What needs to be done: Every line of the material below should be repeated exactly.

Dataset extract:
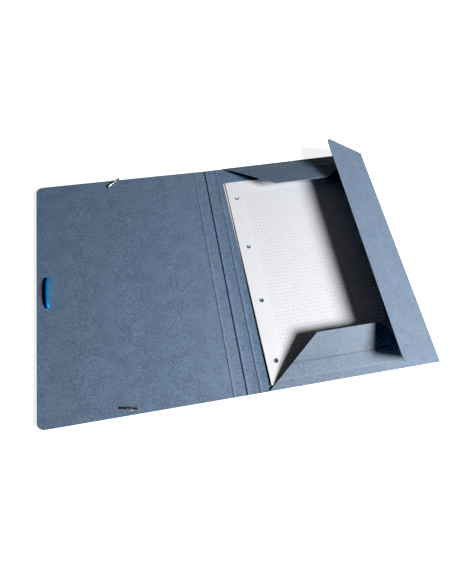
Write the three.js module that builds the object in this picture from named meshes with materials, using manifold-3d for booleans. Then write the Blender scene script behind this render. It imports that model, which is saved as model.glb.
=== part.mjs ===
// Three flap folder of creased board, lying open on a table with a few squared sheets in it.
// Millimetres, Z up. X runs from the spine towards the side flap and Y runs up the page.
// The origin is the centre of the back panel's underside.

import * as THREE from 'three';
import { mergeVertices } from 'three/addons/utils/BufferGeometryUtils.js';
import Module from 'manifold-3d';

const wasm = await Module();
wasm.setup();

// Board
const BOARD = 0.6;
const FOLDER_HEIGHT = 330;
const BACK_WIDTH = 242;
const COVER_WIDTH = 238.5;
const COVER_CORNER_R = 9;
const HALF_CREASE_GAP = 0.15;
const CREASE_SLOPE_WIDTH = 1.1;
const CREASE_DEPTH = 0.38;

// Scores, which are V grooves pressed into the outer face. Beside the spine each one
// also raises a low bead on the inner face.
const SPINE_SCORE_INSET = 16;
const SCORE_WIDTH = 1;
const SCORE_DEPTH = 0.25;
const SCORE_BEAD_WIDTH = 1.4;
const SCORE_BEAD_HEIGHT = 0.28;

// Top and bottom flaps, each bent up at its fold and a little more at two scores
const END_FLAP_WIDTH = 60;
const END_FLAP_RISE = 29;
const END_FLAP_SCORE_1 = 12;
const END_FLAP_SCORE_2 = 28;
const END_FLAP_BEND_1 = 4;
const END_FLAP_BEND_2 = 3;
const END_FLAP_SPINE_INSET = 27;
const END_FLAP_SIDE_INSET = 6;
const END_FLAP_SLANT = 42;
const END_FLAP_CORNER_R = 5;
const FOLD_INNER_R = 0.3;

// Side flap, leaning inwards over the top and bottom flaps
const SIDE_FLAP_WIDTH = 79;
const SIDE_FLAP_LEAN = 33;
const SIDE_FLAP_END_INSET = 1;
const SIDE_FLAP_CORNER_R = 9;
const SIDE_AXIS_INSET = 0.3;
const SIDE_FLAP_GAP = 0.3;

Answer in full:
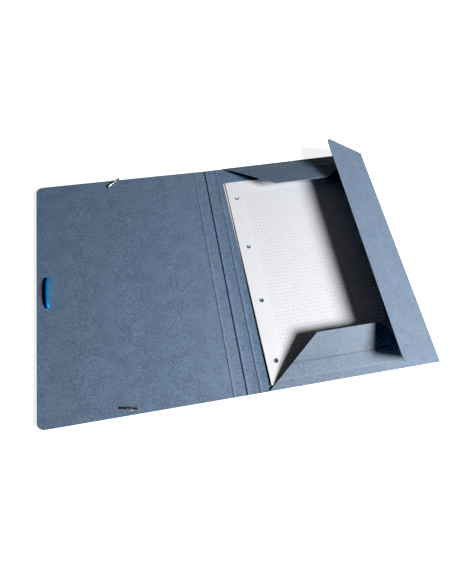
Write the three.js module that builds the object in this picture from named meshes with materials, using manifold-3d for booleans. Then write the Blender scene script behind this render. It imports that model, which is saved as model.glb.
=== part.mjs ===
// Three flap folder of creased board, lying open on a table with a few squared sheets in it.
// Millimetres, Z up. X runs from the spine towards the side flap and Y runs up the page.
// The origin is the centre of the back panel's underside.

import * as THREE from 'three';
import { mergeVertices } from 'three/addons/utils/BufferGeometryUtils.js';
import Module from 'manifold-3d';

const wasm = await Module();
wasm.setup();

// Board
const BOARD = 0.6;
const FOLDER_HEIGHT = 330;
const BACK_WIDTH = 242;
const COVER_WIDTH = 238.5;
const COVER_CORNER_R = 9;
const HALF_CREASE_GAP = 0.15;
const CREASE_SLOPE_WIDTH = 1.1;
const CREASE_DEPTH = 0.38;

// Scores, which are V grooves pressed into the outer face. Beside the spine each one
// also raises a low bead on the inner face.
const SPINE_SCORE_INSET = 16;
const SCORE_WIDTH = 1;
const SCORE_DEPTH = 0.25;
const SCORE_BEAD_WIDTH = 1.4;
const SCORE_BEAD_HEIGHT = 0.28;

// Top and bottom flaps, each bent up at its fold and a little more at two scores
const END_FLAP_WIDTH = 60;
const END_FLAP_RISE = 29;
const END_FLAP_SCORE_1 = 12;
const END_FLAP_SCORE_2 = 28;
const END_FLAP_BEND_1 = 4;
const END_FLAP_BEND_2 = 3;
const END_FLAP_SPINE_INSET = 27;
const END_FLAP_SIDE_INSET = 6;
const END_FLAP_SLANT = 42;
const END_FLAP_CORNER_R = 5;
const FOLD_INNER_R = 0.3;

// Side flap, leaning inwards over the top and bottom flaps
const SIDE_FLAP_WIDTH = 79;
const SIDE_FLAP_LEAN = 33;
const SIDE_FLAP_END_INSET = 1;
const SIDE_FLAP_CORNER_R = 9;
const SIDE_AXIS_INSET = 0.3;
const SIDE_FLAP_GAP = 0.3;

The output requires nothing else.